Given exercise
Filter the data for lines with the word "Blender", then copy every line so identified.
[START Available data]
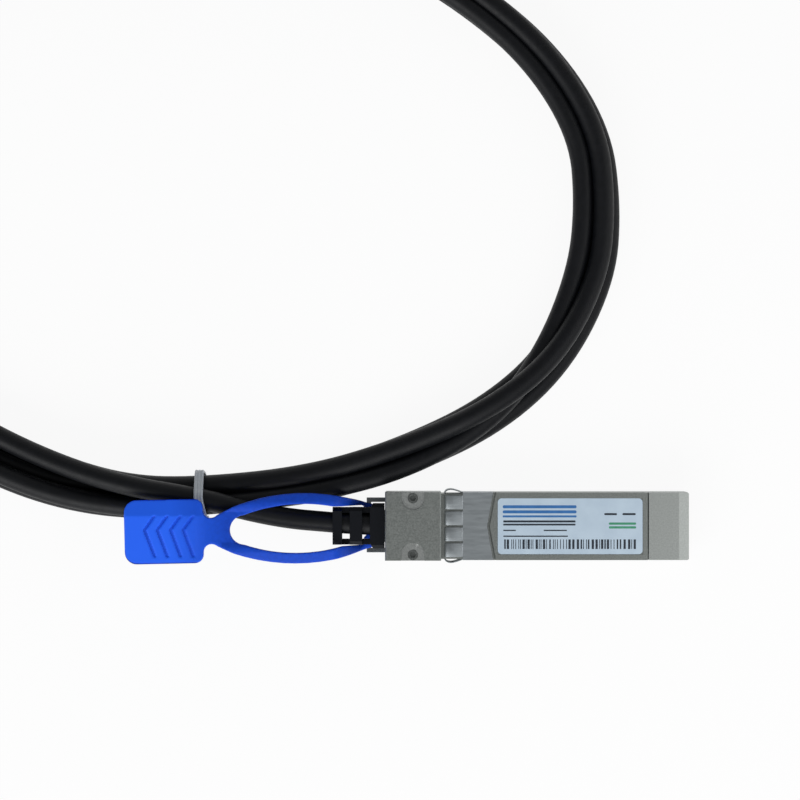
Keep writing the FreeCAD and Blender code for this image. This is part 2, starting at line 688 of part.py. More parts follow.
def wire_pair(end, name, above):
    """One shielded pair from the ferrule to the card: a flat oval lead laid on its face of the card."""
    body = new_body(end, name)
    thick = D.pair_thick
    rear = ferrule_front + 0.2
    land = card_top if above else card_low - thick
    start = cable_axis + 0.05 if above else cable_axis - thick - 0.05
    bend_out = D.card_rear - 1
    bend_in, stop = bend_out - D.pair_fall, bend_out + D.pair_land
    under = [(rear, start), (bend_in, start), (bend_out, land), (stop, land)]
    ribbon = under + [(x, y + thick) for x, y in reversed(under)]
    pad(body, sketch(body, "XZ_Plane", ribbon), D.pair_wide, midplane=True)
    return body


def crimp_ferrule(end):
    """The crimp ring on the cable's shield, with a flange that the two shells hold."""
    body = new_body(end, "crimp_ferrule")
    outer = many_sided(6, (0, cable_axis), ferrule_wide / 2)
    inner = many_sided(12, (0, cable_axis), (D.cable_thick - 0.3) / 2)
    pad(body, sketch(body, "YZ_Plane", outer, inner, lift=ferrule_rear), D.ferrule_long)
    return body


def strain_relief(end):
    """The moulded rubber boot: ribs joined by side bars, a neck in the head's rear wall and a flange inside."""
    body = new_body(end, "strain_relief")
    half, flare = D.boot_wide / 2, D.flare_wide / 2
    outline = [
        (-D.boot_long - D.fit_gap, -half),
        (-D.flare_long, -half),
        (-D.flare_long + 0.4, -flare),
        (-D.fit_gap, -flare),
        (-D.fit_gap, flare),
        (-D.flare_long + 0.4, flare),
        (-D.flare_long, half),
        (-D.boot_long - D.fit_gap, half),
    ]
    pad(body, sketch(body, "XY_Plane", outline, lift=boot_low), D.boot_high)
    dress(body, "Chamfer", 0.7, lambda e: e.BoundBox.ZLength < 1e-6 and e.BoundBox.XLength > 2)
    neck = box_outline(-0.3, D.rear_wall + 0.1, cable_axis - D.neck_high / 2, cable_axis + D.neck_high / 2)
    pad(body, sketch(body, "XZ_Plane", neck), D.neck_wide, midplane=True)
    flange = box_outline(D.rear_wall + 0.05, D.rear_wall + 0.05 + D.flange_thick, boot_low, boot_top)
    pad(body, sketch(body, "XZ_Plane", flange), D.boot_wide, midplane=True)
    passage = wide_outline(-D.boot_long - 1, D.rear_wall + D.flange_thick + 1, D.boot_room)
    low = cable_axis - D.cable_thick / 2 - D.fit_gap
    drawn = sketch(body, "XY_Plane", passage, lift=low)
    pocket(body, drawn, D.cable_thick + 2 * D.fit_gap, backwards=True)
    for slot in (0, 1):
        front = -D.boot_first - slot * D.boot_pitch
        for z0, z1 in (
            (boot_low - 1, cable_axis - D.boot_bar / 2),
            (cable_axis + D.boot_bar / 2, boot_top + 1),
        ):
            outline = box_outline(front - D.boot_slot, front, z0, z1)
            pocket(body, sketch(body, "XZ_Plane", outline), D.boot_wide + 1, midplane=True)
    return body


def latch_slider(end):
    """The stamped latch slider: cross bar and arms behind the head, a step down, a plate and two prongs."""
    body = new_body(end, "latch_slider")
    high, low, thick = D.slider_rear_low, slider_low, D.slider_thick
    under = [(-D.slider_tail, high), (step_rear, high), (step_rear + 1.8, low), (prong_tip, low)]
    ribbon = under + [(x, y + thick) for x, y in reversed(under)]
    pad(body, sketch(body, "XZ_Plane", ribbon), 2 * D.arm_outer, midplane=True)
    gap = wide_outline(-D.slider_tail + D.slider_bar, plate_rear, 2 * D.arm_inner)
    pocket(body, sketch(body, "XY_Plane", gap, lift=5), 5)
    fork = wide_outline(D.plate_front, prong_tip + 1, 2 * D.prong_inner)
    pocket(body, sketch(body, "XY_Plane", fork, lift=5), 5)
    for side in (1, -1):
        outside = box_outline(
            D.plate_front,
            prong_tip + 1,
            side * (D.prong_inner + D.prong_wide),
            side * (D.arm_outer + 1),
        )
        pocket(body, sketch(body, "XY_Plane", outside, lift=5), 5)
        # a wedge under each prong's tip pushes the cage's latch spring off the post
        wedge = [(prong_tip - 2.2, low + 0.1), (prong_tip, low - 0.85), (prong_tip, low + 0.1)]
        y0 = side * D.prong_inner if side < 0 else side * (D.prong_inner + D.prong_wide)
        pad(body, sketch(body, "XZ_Plane", wedge, lift=-y0), D.prong_wide)
    return body


def return_spring(end):
    """The folded leaf spring between the chamber's rear wall and the slider's plate."""
    body = new_body(end, "return_spring")
    thick, rear, front = 0.15, D.channel_rear + 0.1, plate_rear - 0.1
    zigzag = [(rear, -3.9), (rear, -1.9), (front - thick, -0.6), (front - thick, 0.6), (rear, 1.9), (rear, 3.9)]
    back = [(rear + thick, 3.9), (rear + thick, 2.0), (front, 0.75), (front, -0.75), (rear + thick, -2.0)]
    back += [(rear + thick, -3.9)]
    pad(body, sketch(body, "XY_Plane", zigzag + back, lift=slider_low), channel_high - slider_low - 0.3)
    return body


def cover_screws(end):
    """Two small socket-head screws that hold the cover to the base."""
    shapes = []
    head, shank, thick, key = (amount(v) for v in (D.screw_head, D.screw_shank, D.screw_head_thick, D.screw_key))
    long = amount(screw_seat - cable_axis + screw_deep) - 0.1

    def prism(count, half_flats, low, height):
        ring = [Vector(x, y, low) for x, y in many_sided(count, (0, 0), half_flats)]
        return Part.Face(Part.makePolygon(ring + ring[:1])).extrude(Vector(0, 0, height))

    for side in (1, -1):
        # the threaded length is a plain twelve-sided bar
        whole = Part.makeCylinder(head / 2, thick).fuse(prism(12, shank / 2, -long, long))
        whole = whole.cut(prism(6, key / 2, thick / 3, thick)).removeSplitter()
        whole.translate(Vector(amount(D.screw_along), side * amount(screw_off), amount(screw_seat)))
        shapes.append(whole)
    return group(end, "cover_screws", shapes)


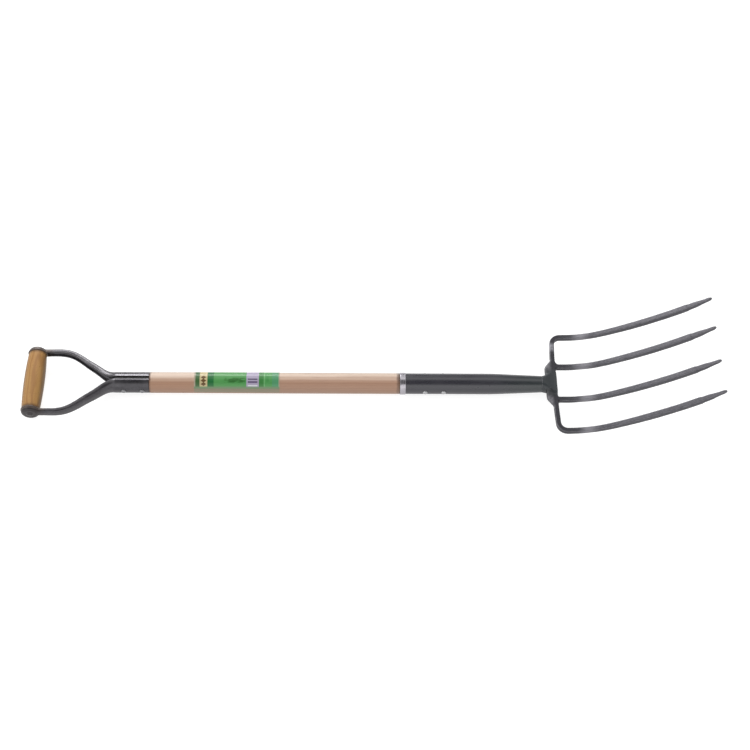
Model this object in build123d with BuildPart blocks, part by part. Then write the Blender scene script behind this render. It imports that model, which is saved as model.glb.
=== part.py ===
from build123d import *
from math import acos, cos, radians, sin
import os

# Digging fork: steel D-handle with a wooden grip, ash shaft, tubular socket and four square tines.
# Millimetres. The fork lies on its back with the tines curving upwards. X runs along the shaft from the
# grip (-X) to the tine tips (+X), Y runs across the tines and Z is up. The origin is under the middle of
# the fork's length, on the surface that it lies on.

os.makedirs("parts", exist_ok=True)

# ---------------------------------------------------------------- driving dimensions
# Shaft, ferrule and rivets
shaft_radius = 15.0
shaft_edge = 0.4
shaft_core_radius = 13.2
shaft_foot_x = 175.0
ferrule_radius = 15.9
ferrule_width = 8.2
ferrule_x = 52.7
ferrule_rim = 0.6
axis_z = ferrule_radius
rivet_radius = 2.5
handle_rivet_head = (3.6, 1.5)
socket_rivet_head = (3.5, 1.7)

# Socket
socket_mouth_x = 49.5
socket_taper_x = 182.0
socket_taper_blend = 600.0
socket_end_x = 253.0
socket_end_radius = 12.0
socket_wall = 1.7
socket_rivets_x = (85.0, 111.5)

# D-handle
grip_x = -475.4
grip_radius = 14.6
grip_end_radius = 12.8
grip_visible_half = 47.0
cup_radius = 13.2
cup_face_y = 54.6
cup_wall = 1.6
cup_corner = 5.0
cup_bead = 2.4
rod_radius = 3.1
rod_head_radius = 5.2
rod_head_height = 1.6
sheet = 1.7
seam_half = 1.6
arm_y = 50.8
arm_root_x = -467.0
arm_shoulder_x = -427.3
arm_neck_x = -368.2
arm_shoulder_radius = 50.0
arm_neck_radius = 24.0
shell_start_x = -358.6
shell_end_x = -310.2
handle_rivets_x = (-346.6, -320.4)

# Label
label_start_x = -246.0
label_end_x = -124.0
label_thickness = 0.25
label_edge_angle = 24.0

# Head
bar = 7.3
blade_bar = 8.2
bar_edge_radius = 1.1
crossbar_x = 271.9
crossbar_rise = 2.4
crossbar_sweep = 1.5
crossbar_bend_radius = 150.0
bow_corner_radius = 12.8
outer_tine_y = 79.8
inner_tine_y = 27.7
toe_in = 0.55
root_bend_radius = 142.0
root_bend_angle = 25.0
blade_bend_radius = 635.0
tine_end_angle = 40.3
blade_start = 0.1
blade_full = 0.6
tip_length = 39.0
tip_width = 3.7
nose_width = 2.2
hub_rear_x = 259.2
hub_half_width = 38.4
hub_rear_half_width = 26.5
hub_thickness = 7.8
hub_edge_radius = 2.4
hub_lobe_radius = 7.0
plug_length = 17.0
neck_half_width = 18.0
neck_half_depth = 5.4
neck_edge_radius = 3.5

# Weld beads at the tine roots: tine, side of that tine, reach along the crossbar and along the tine
root_welds = (
    (1, 1, 6.5, 4.5),
    (1, -1, 2.5, 2.5),
    (-1, -1, 3.5, 3.0),
    (-1, 1, 2.5, 2.5),
)
weld_hollow = 0.36

# ---------------------------------------------------------------- derived places
shoulder_x = ferrule_x - ferrule_width / 2 - 0.3
shell_y = (seam_half + shaft_radius) / 2
bar_z = axis_z + crossbar_rise
crossbar_rear_x = crossbar_x - bar / 2
crossbar_front_x = crossbar_x + bar / 2
tine_bend_x = crossbar_x + crossbar_sweep + bow_corner_radius
shaft_axis = Axis((0, 0, axis_z), (1, 0, 0))
grip_axis = Axis((grip_x, 0, axis_z), (0, 1, 0))
side_plane = Plane((0, 0, axis_z), x_dir=(1, 0, 0), z_dir=(0, -1, 0))
grip_plane = Plane((grip_x, 0, axis_z), x_dir=(0, 1, 0), z_dir=(0, 0, 1))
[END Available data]
Reply to the exercise
Keep writing the FreeCAD and Blender code for this image. This is part 2, starting at line 688 of part.py. More parts follow.
Model this object in build123d with BuildPart blocks, part by part. Then write the Blender scene script behind this render. It imports that model, which is saved as model.glb.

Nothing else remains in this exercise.